China's external trade in new- and high-tech products amounted to 754.8 billion U.S. dollars in 2008, a growth of 8.6 percent on the previous year, the General Administration of Customs said on Saturday.
The growth rate was 12.6 percentage points below the year-earlier level.
The total trade included 339.2 billion U.S. dollars in import value , up 3.5 percent, and 415.6 billion U.S. dollars in export value, up 13.1 percent. The growth rates were 13.9 percentage points and 11.7 percentage points, respectively, lower than the year-ago level.
Major imports were integrated circuit (IC) chips, liquid crystal displays (LCD), aircraft, spare parts of radio telecom equipment and metal processing machines. Main exports were automatic data processing equipment and parts, cordless phones, IC chips, LCDs, TV sets and video recorders.
The customs administration attributed the slowdown in both imports and exports of new- and high-tech products to ebbing demand both at home and abroad, that for consumer electronics in particular, whose markets tended to be saturated.
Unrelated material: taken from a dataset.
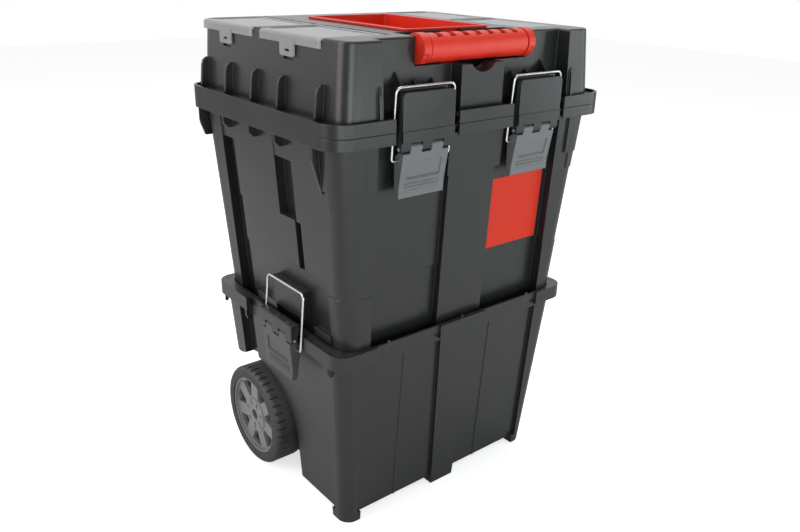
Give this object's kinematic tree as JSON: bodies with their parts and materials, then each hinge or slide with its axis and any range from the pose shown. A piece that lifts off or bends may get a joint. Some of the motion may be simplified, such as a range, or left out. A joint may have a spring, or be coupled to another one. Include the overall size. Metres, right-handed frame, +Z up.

The ongoing financial crisis and appreciation of Chinese currency also accounted for the slowdown in exports, the administration added.
Foreign-funded companies constituted a major player in foreign trade of new- and high-tech products.
Of the imports, they accounted for 80.3 percent, or 272.5 billion U.S. dollars, up 3.8 percent. Of the exports, they made up 85.2 percent, or 354 billion dollars, up 11.1 percent.
The top supplier of new- and high-tech products for the Chinese mainland were ASEAN (Association of Southeast Asian Nations) members, while the leading three export destinations were the European Union, Hong Kong and the United States.